Do you like flatbread? My son and I will quite often share one while dining out.  It’s a nice appetizer to share with friends or if you’re not super hungry. Peaches are in season now and they pair nicely with prosciutto. It’s a nice light alternative when you don’t want to eat something too heavy.  Now I know it might sound weird to be firing up the oven to 425 on a hot Summer day, but they bake rather quickly once you’ve assembled them. Alternatively you could throw them on the grill as well and enlist some friends to help assemble. Cut into wedges and serve with a nice crisp white wine while lazing around the pool.

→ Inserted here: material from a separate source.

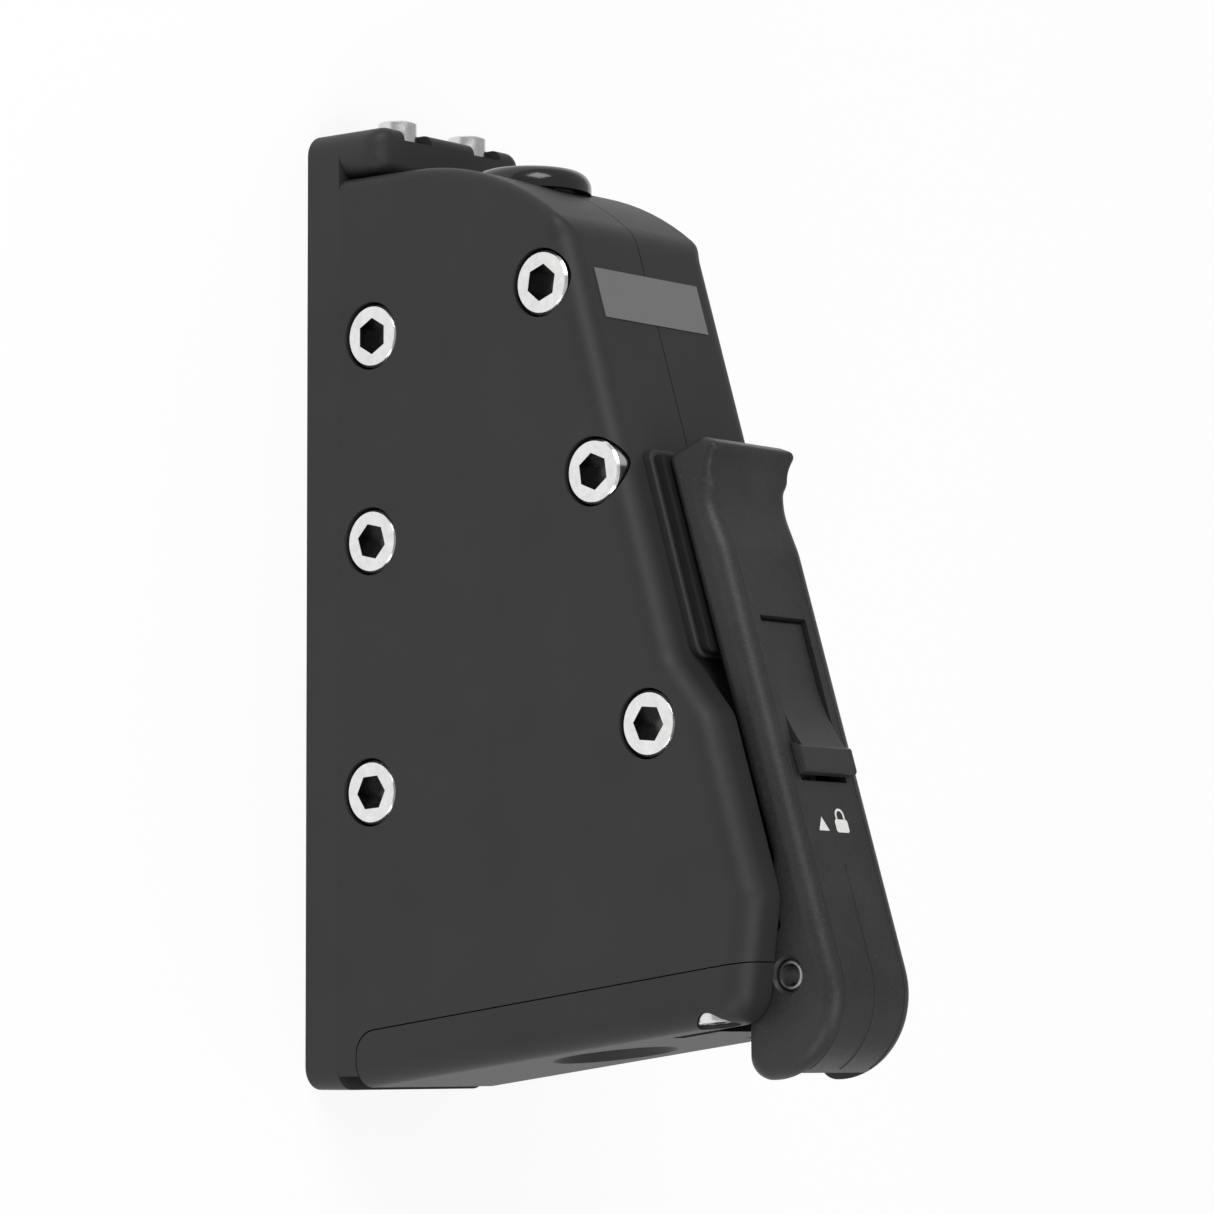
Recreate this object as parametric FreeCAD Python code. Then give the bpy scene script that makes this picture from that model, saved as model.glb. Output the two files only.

Summer Peach and Prosciutto Flatbread

yield: serves four

4 store bought naan flatbreads (such as Stonefire brand)

apricot preserves

6-8 slices prosciutto ham, sliced into 1/4 inch ribbons

7 oz. white cheddar cheese, sliced into thin slices (I used Kerrygold aged white cheddar)

fresh thyme leaves

2 fresh peaches, washed and dried and cut into thin slices

fresh ground pepper to taste

red onion sliced thin (optional)

approx. 2 Cups fresh baby spinach, sliced into 1/4 inch ribbons

 

Preheat oven to 425° F. Place flatbreads on parchment lined baking sheets and bake for 5 minutes. Remove from heat, allow to cool for a few minutes, then spread a thin smear of apricot preserves over each flatbread. Sprinkle with fresh thyme leaves, 5 slices of white cheddar broken into pieces, ribbons of prosciutto, and 5 slices of peaches. Sprinkle with fresh ground pepper. If you like, you could add some thin slices of red onion (I did not have any in the house, but I think it would be nice). Bake for 10 minutes until flatbreads are crisp and golden brown. Top with the lemon-olive oil dressed ribbons of spinach. Cut into wedges and enjoy.

 

Lemon-Olive Oil Dressing

1 T fresh lemon juice

1 T extra virgin olive oil

1/4 tsp. Dijon mustard

pinch of each salt and pepper

In a medium bowl whisk together the ingredients and then toss the spinach gently to combine.